北村薫「ひとがた流し」☆☆☆
TVキャスターをしている40代の独身女性石川千波。高校時代の英語の授業中に、姓の石川を黒板に殴り書きしたところ、それを見た教師がTOM?と言った事から、親しい仲間内ではトムさんと呼ばれるようになった。

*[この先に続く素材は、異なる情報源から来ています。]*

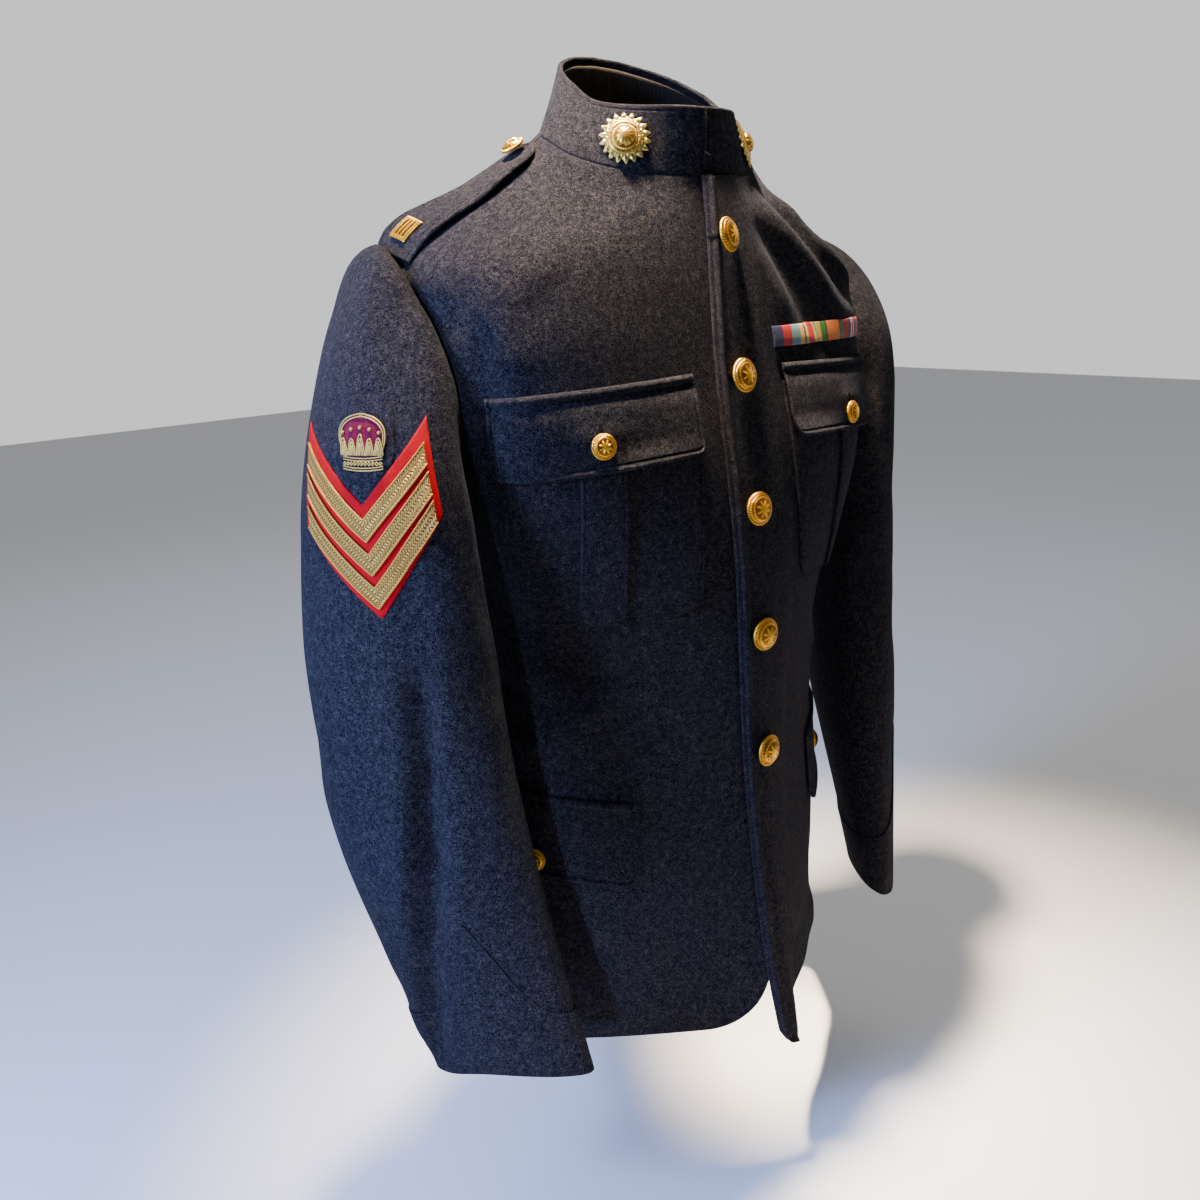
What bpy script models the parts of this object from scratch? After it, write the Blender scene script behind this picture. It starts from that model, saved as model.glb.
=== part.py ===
"""A military dress tunic: stand collar, five front buttons, four flapped pockets, pointed cuffs.

Metres, +Z up.  The front faces -Y and the wearer's left is +X.  The origin is in the neck
hole, on the middle line, level with the side neck points.
The cloth is walls: each cut piece is read from a smooth skin (body, sleeve or collar) and
gets its thickness from that skin, so that neighbours meet edge to edge.
Sizes are in millimetres until a point is made.
"""
import math

import bmesh
import bpy
import numpy as np
from mathutils import Matrix, Vector
from mathutils.bvhtree import BVHTree

MM = 0.001

# Cloth walls and the air between pieces
WALL = 2.2
COLLAR_WALL = 3.8
SEAM = 0.3
OVERLAY_GAP = 0.45
CLOTH_STEP = 1.8         # thickness of a cloth piece sewn on top
PLEAT_STEP = 1.5
BUTTON_GAP = 0.45

# Outline of the body at each height: half width, where the cloth lies at the front middle,
# side and back middle, and the powers that round the section there (1 is an ellipse).
BODY_COLUMNS = ("height", "half_width", "front_y", "side_y", "back_y",
                "front_turn", "side_turn", "back_turn")
BODY = (
    (-780, 187, -181, 2, 148, 2.20, 1.52, 0.95),
    (-735, 187, -170, 2, 145, 2.14, 1.48, 0.95),
    (-680, 186, -156, 2, 139, 1.98, 1.36, 0.95),
    (-600, 182, -142, 2, 124, 1.74, 1.20, 0.95),
    (-500, 175, -134, 0, 104, 1.60, 1.10, 0.95),
    (-400, 167, -137, -3, 90, 1.36, 1.00, 0.92),
    (-330, 178, -136, 0, 98, 1.06, 0.80, 0.88),
    (-250, 196, -128, 4, 112, 0.83, 0.52, 0.80),
    (-190, 203, -118, 8, 113, 0.77, 0.47, 0.78),
    (-140, 206, -110, 11, 110, 0.77, 0.55, 0.82),
    (-100, 205, -103, 22, 103, 0.84, 0.80, 0.88),
    (-75, 180, -98, 29, 94, 0.98, 1.00, 0.95),
    (-50, 141, -92, 23, 80, 1.06, 1.05, 1.00),
    (-25, 102, -87, 5, 63, 1.04, 1.00, 1.00),
    (0, 73, -81, -10, 50, 1.00, 1.00, 1.00),
    (30, 52, -70, -18, 38, 1.00, 1.00, 1.00),
)
BODY_LOW, BODY_HIGH = -780, 30

# Where the body is cut.  "share" counts round the body: 0 front middle, 1 side, 2 back middle.
HEM_COLUMNS = ("share", "height")
HEM = {1: ((0, -744), (0.3, -743), (0.7, -739), (1.15, -735), (2.0, -735)),
       -1: ((0, -729), (0.3, -729), (0.7, -731), (1.15, -733), (2.0, -735))}
HEM_CORNERS = {1: (14, -744), -1: (70, -729)}     # radius and height of a front's lower corner
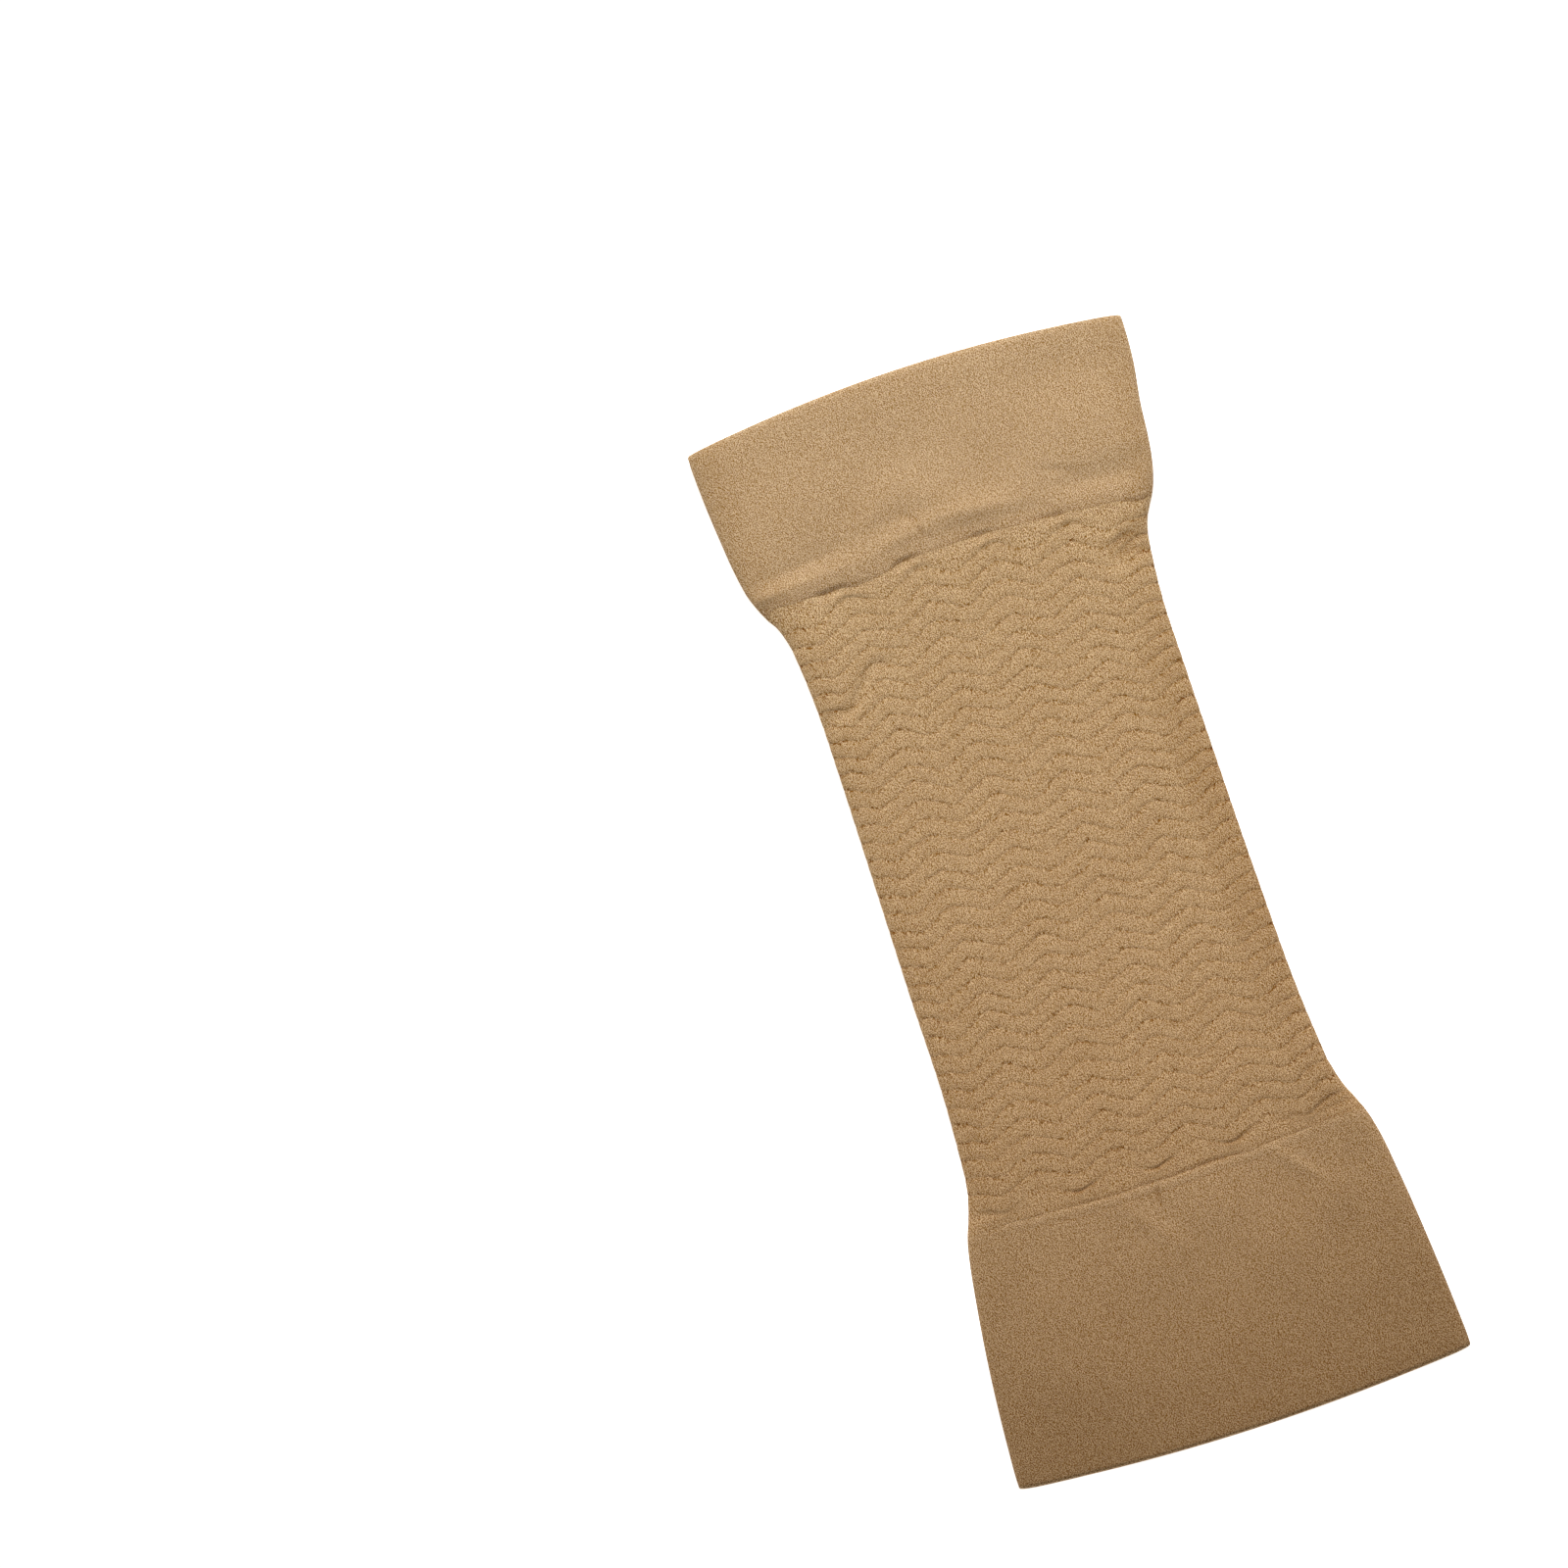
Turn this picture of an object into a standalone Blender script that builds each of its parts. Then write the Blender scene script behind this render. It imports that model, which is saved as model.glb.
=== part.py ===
"""Compression arm sleeve, laid flat.

Three seamless knit tubes stand end to end: a short plain cuff, a long rippled body and a
long plain cuff. Each tube is pressed flat, so that its front layer lies on its back layer
and its two sides are rounded folds. The sleeve lies along Y with the short cuff at +Y. Its
underside is on z = 0, and the origin is under the middle of its bounding box.
"""

from collections import namedtuple
import math

import bpy

MM = 0.001

# Driving dimensions, in millimetres.
SEAM_GAP = 0.3          # clearance between two tubes, measured along the sleeve
FOLD_REACH = 4.5        # how far in from the side each fold rounds over
FOLD_SWELL = 0.9        # how much thicker the sleeve is at a fold than in its middle
SWELL_RUN = 16.0        # width of the slope from the middle up to the swollen fold
EDGE_ROUND = 0.5        # how far the rounded end of a wall stands out

# Points around a ring.
LAYER_STEPS = 16        # across the front layer, and across the back layer
FOLD_STEPS = 8          # around each side fold; even, so that one point is on its side

# One row for each section across the sleeve.
#   side_y   where the section meets the side folds
#   bow      how much further along +Y the section runs in the middle of the sleeve
#   left     distance of the left fold from the centre line
#   right    distance of the right fold from the centre line
#   loft     thickness of the two layers together in the middle
Section = namedtuple("Section", "side_y bow left right loft")

CUFF_SEAM = Section(side_y=93.5, bow=4.3, left=53.0, right=51.9, loft=3.9)
LONG_CUFF_SEAM = Section(side_y=-74.7, bow=-2.0, left=54.2, right=54.8, loft=3.6)

SHORT_CUFF_SECTIONS = (
    Section(side_y=140.4, bow=4.5, left=59.6, right=58.7, loft=3.7),
    Section(side_y=138.0, bow=4.5, left=59.6, right=58.7, loft=3.9),
    Section(side_y=129.3, bow=4.4, left=59.3, right=58.3, loft=3.8),
    Section(side_y=116.6, bow=4.3, left=58.3, right=56.5, loft=3.7),
    Section(side_y=108.0, bow=4.3, left=57.4, right=55.7, loft=3.7),
    Section(side_y=103.6, bow=4.3, left=56.7, right=55.1, loft=3.7),
    Section(side_y=100.8, bow=4.3, left=56.1, right=54.5, loft=4.0),
    Section(side_y=98.2, bow=4.3, left=55.2, right=53.8, loft=4.2),
    Section(side_y=95.8, bow=4.3, left=54.2, right=53.0, loft=4.1),
    CUFF_SEAM,
)

WAVE_BODY_SECTIONS = (
    CUFF_SEAM._replace(side_y=CUFF_SEAM.side_y - SEAM_GAP),
    Section(side_y=91.2, bow=4.3, left=51.7, right=50.7, loft=3.7),
    Section(side_y=84.8, bow=4.3, left=49.7, right=48.1, loft=3.6),
    Section(side_y=78.5, bow=3.9, left=48.9, right=47.2, loft=3.6),
    Section(side_y=65.8, bow=2.7, left=48.1, right=46.2, loft=3.6),
    Section(side_y=50.0, bow=0.7, left=48.0, right=46.2, loft=3.6),
    Section(side_y=27.7, bow=0.0, left=48.1, right=46.4, loft=3.6),
    Section(side_y=-10.4, bow=0.0, left=48.5, right=47.1, loft=3.6),
    Section(side_y=-42.2, bow=-0.3, left=49.0, right=48.1, loft=3.6),
    Section(side_y=-54.9, bow=-0.9, left=49.7, right=49.1, loft=3.6),
    Section(side_y=-61.2, bow=-1.3, left=50.2, right=49.9, loft=3.6),
    Section(side_y=-67.6, bow=-1.7, left=51.5, right=51.7, loft=3.6),
    LONG_CUFF_SEAM._replace(side_y=LONG_CUFF_SEAM.side_y + SEAM_GAP),
)

LONG_CUFF_SECTIONS = (
    LONG_CUFF_SEAM,
    Section(side_y=-77.0, bow=-2.1, left=54.9, right=55.6, loft=3.7),
    Section(side_y=-80.3, bow=-2.1, left=55.5, right=56.3, loft=3.7),
    Section(side_y=-93.0, bow=-2.4, left=57.5, right=58.0, loft=3.7),
    Section(side_y=-112.0, bow=-2.8, left=59.8, right=59.9, loft=3.7),
    Section(side_y=-131.1, bow=-3.2, left=61.3, right=61.3, loft=3.7),
    Section(side_y=-139.0, bow=-3.4, left=61.7, right=61.7, loft=3.8),
    Section(side_y=-141.5, bow=-3.4, left=61.7, right=61.7, loft=3.6),
)

# One row for each tube, from the short cuff to the long one.
#   wall     thickness of one layer: a cuff is doubled back on itself, the body is single
#   colour   linear RGB of its yarn
Tube = namedtuple("Tube", "name sections wall colour")

TUBES = (
    Tube("short_cuff", SHORT_CUFF_SECTIONS, 1.6, (0.43, 0.28, 0.15)),
    Tube("wave_body", WAVE_BODY_SECTIONS, 1.3, (0.40, 0.25, 0.13)),
    Tube("long_cuff", LONG_CUFF_SECTIONS, 1.6, (0.36, 0.22, 0.11)),
)


def smooth_step(value):
    """Ease from 0 to 1 as the value goes from 0 to 1."""
    value = min(max(value, 0.0), 1.0)
    return value * value * (3.0 - 2.0 * value)


def thickness_at(x, section):
    """Thickness of the laid sleeve at x: its loft, swelling towards the nearer fold."""
    side = section.right if x > 0.0 else section.left
    to_fold = side - FOLD_REACH - abs(x)
    return section.loft + FOLD_SWELL * smooth_step(1.0 - to_fold / SWELL_RUN)


def ring_points(section, depth, along):
    """One ring round the flattened tube, depth inside its outer face.

    The ring runs left to right under the back layer, up round the right fold, right to
    left over the front layer and down round the left fold. Along moves it in Y.
    """
    flat_left = FOLD_REACH - section.left
    flat_right = section.right - FOLD_REACH
    across = [flat_left + (flat_right - flat_left) * step / LAYER_STEPS
              for step in range(LAYER_STEPS + 1)]
    ring = [(x, x, depth) for x in across]
    ring += fold_points(flat_right, section, depth, 1.0)
    ring += [(x, x, thickness_at(x, section) - depth) for x in reversed(across)]
    ring += fold_points(flat_left, section, depth, -1.0)
    return [(x * MM, (bowed_y(outer_x, section) + along) * MM, z * MM)
            for x, outer_x, z in ring]


def fold_points(centre_x, section, depth, side):
    """The half ellipse of a fold: upwards on the right (side 1), downwards on the left (-1)."""
    half_height = thickness_at(centre_x, section) / 2.0
    points = []
    for step in range(1, FOLD_STEPS):
        angle = math.pi * step / FOLD_STEPS
        reach = side * math.sin(angle)
        rise = -side * math.cos(angle)
        points.append((centre_x + (FOLD_REACH - depth) * reach,
                       centre_x + FOLD_REACH * reach,
                       half_height + (half_height - depth) * rise))
    return points


def bowed_y(x, section):
    """Y of the section at x: it bows along the sleeve, most in the middle."""
    side = section.right if x > 0.0 else section.left
    return section.side_y + section.bow * (1.0 - (x / side) ** 2)


def wall_rings(tube):
    """Every ring of a tube's wall: down the outside, round the far end, back up the inside."""
    first, last = tube.sections[0], tube.sections[-1]
    middle = tube.wall / 2.0
    inset = {first: -EDGE_ROUND, last: EDGE_ROUND}
    outside = [ring_points(section, 0.0, inset.get(section, 0.0)) for section in tube.sections]
    inside = [ring_points(section, tube.wall, inset.get(section, 0.0))
              for section in reversed(tube.sections)]
    return outside + [ring_points(last, middle, 0.0)] + inside + [ring_points(first, middle, 0.0)]


def tube_mesh(tube):
    """Join the rings of the wall, each to the next and the last to the first."""
    rings = wall_rings(tube)
    around = len(rings[0])
    vertices = [point for ring in rings for point in ring]
    faces = []
    for row in range(len(rings)):
        next_row = (row + 1) % len(rings)
        for column in range(around):
            next_column = (column + 1) % around
            faces.append((row * around + column,
                          row * around + next_column,
                          next_row * around + next_column,
                          next_row * around + column))
    mesh = bpy.data.meshes.new(tube.name)
    mesh.from_pydata(vertices, [], faces)
    mesh.shade_smooth()
    mesh.set_sharp_from_angle(angle=math.radians(60.0))
    return mesh


def knit_material(tube):
    """Matt nylon knit in the tube's own shade."""
    material = bpy.data.materials.new(tube.name + "_knit")
    material.use_nodes = True
    shader = material.node_tree.nodes["Principled BSDF"]
    shader.inputs["Base Color"].default_value = (*tube.colour, 1.0)
    shader.inputs["Roughness"].default_value = 0.85
    shader.inputs["Metallic"].default_value = 0.0
    return material


for old_object in list(bpy.data.objects):
    bpy.data.objects.remove(old_object, do_unlink=True)

for knit_tube in TUBES:
    tube_object = bpy.data.objects.new(knit_tube.name, tube_mesh(knit_tube))
    tube_object.data.materials.append(knit_material(knit_tube))
    bpy.context.scene.collection.objects.link(tube_object)
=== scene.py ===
from collections import namedtuple
import math

import bpy
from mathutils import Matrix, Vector
import numpy as np


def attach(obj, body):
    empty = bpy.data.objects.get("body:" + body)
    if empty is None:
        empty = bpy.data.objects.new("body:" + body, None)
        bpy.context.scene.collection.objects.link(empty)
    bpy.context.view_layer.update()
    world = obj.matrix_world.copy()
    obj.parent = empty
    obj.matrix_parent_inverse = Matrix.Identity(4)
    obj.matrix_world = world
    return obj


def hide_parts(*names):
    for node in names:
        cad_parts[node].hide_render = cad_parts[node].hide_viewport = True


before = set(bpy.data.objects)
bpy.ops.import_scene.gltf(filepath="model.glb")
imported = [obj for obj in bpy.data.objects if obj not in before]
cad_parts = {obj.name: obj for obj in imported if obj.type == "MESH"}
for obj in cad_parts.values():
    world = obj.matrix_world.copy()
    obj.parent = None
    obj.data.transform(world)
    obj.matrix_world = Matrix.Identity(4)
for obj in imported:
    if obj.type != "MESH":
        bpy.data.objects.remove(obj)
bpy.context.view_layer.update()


# ------------ short cuff
# The plain welt at the narrow end: fine flat knit in nylon and elastane, doubled back on
# itself at the hem. Where it meets the stretchier body it puffs up into a soft, wavy roll.

# side_y and bow place a section along the sleeve, at its folds and further on in its middle;
# left and right are its folds' distances from the centre line; loft is its thickness. All in mm.
MM = 0.001               # in metres
Section = namedtuple("Section", "side_y bow left right loft")

SHORT_CUFF_SECTIONS = (
    Section(140.4, 4.5, 59.6, 58.7, 3.9),
    Section(138.0, 4.5, 59.6, 58.7, 4.1),
    Section(129.3, 4.4, 59.3, 58.3, 4.0),
    Section(116.6, 4.3, 58.3, 56.5, 3.9),
    Section(108.0, 4.3, 57.4, 55.7, 3.9),
    Section(103.6, 4.3, 56.7, 55.1, 3.9),
    Section(100.8, 4.3, 56.1, 54.5, 4.2),
    Section(98.2, 4.3, 55.2, 53.8, 4.4),
    Section(95.8, 4.3, 54.2, 53.0, 4.3),
    Section(93.36, 4.3, 53.0, 51.9, 4.1),
)
CUFF_WALL = 1.6          # two plies of fine knit
JOIN_ROUND = 0.02        # how far a wall's edge rounds off where two tubes meet
JOIN_ROW = 0.03          # from such an edge to the next mesh row
FOLD_REACH = 4.5         # how far in from the side a fold rounds over
FOLD_SWELL = 0.9         # how much a fold stands above the middle
SWELL_RUN = 16.0         # width of the slope up to it
FOLD_COLUMNS = 6         # mesh columns in a quarter turn of a fold
CUFF_COLUMNS = 200       # and across one layer of a cuff
WALES = 400              # columns of stitches round the whole sleeve
COURSE = 0.42            # height of one course of stitches

# The mesh rows down the outside: stretches of evenly spaced ones, closer where the cloth puffs.
Stretch = namedtuple("Stretch", "start end step")

SHORT_CUFF_ROWS = (
    Stretch(140.4, 111.0, 0.7),
    Stretch(111.0, 98.0, 0.35),
    Stretch(98.0, 93.5, 0.2),
)


def eased(value):
    """Ease from 0 to 1 as the value goes from 0 to 1."""
    value = np.clip(value, 0.0, 1.0)
    return value * value * (3.0 - 2.0 * value)


def read_off(sections, column, side_y):
    """A column of a section table, read at any side_y along a smooth curve through its rows."""
    known_y = np.array([section.side_y for section in sections])[::-1]
    known = np.array([getattr(section, column) for section in sections])[::-1]
    slope = np.gradient(known, known_y)
    low = np.clip(np.searchsorted(known_y, side_y) - 1, 0, len(known) - 2)
    step = known_y[low + 1] - known_y[low]
    t = np.clip((side_y - known_y[low]) / step, 0.0, 1.0)
    return ((1 + 2 * t) * (1 - t) ** 2 * known[low] + t * (1 - t) ** 2 * step * slope[low]
            + t * t * (3 - 2 * t) * known[low + 1] - t * t * (1 - t) * step * slope[low + 1])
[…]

(このエピソードがなかなか秀悦ですね)
千波の高校からの親友の水沢牧子と日高美々は、それぞれバツイチ女性。
作家の牧子、元編集者で今は写真家と再婚した美々、そして千波の3人は、高校卒業後それぞれの道を歩みながらも、お互いに認め合い、事あるごとに助けあって生きてきた。
そうした日々の中、千波に人生の転機が訪れる。
自分がジャーナリストとして望んでいたニュース番組のメインキャスターに抜擢され、更には年下の恋人との出会いが生まれる。
これから新しい挑戦と心を寄せるパートナーとの日々が始まろうとするその矢先、千波に異変が起きていた。
北村薫作品らしい毅然とした姿勢で生きている3人の女性の描き方が素晴らしいですね。
3人とも生き方に筋が通っていて、自然体でいながら振る舞いが凛としている。
そんな女性たちと、その周りの人達の日常の佇まいが淡々と描かれています。
作品の中盤までは、そうした彼女たちの生き方や美々夫婦とその娘の事件が描かれて、それが微笑ましかったりするヒューマン・ドラマですけど、物語の後半になると大きな変化が起きて胸を打ちます。
あまり大仰でない分、読後感が実にしみじみとして良い作品でした。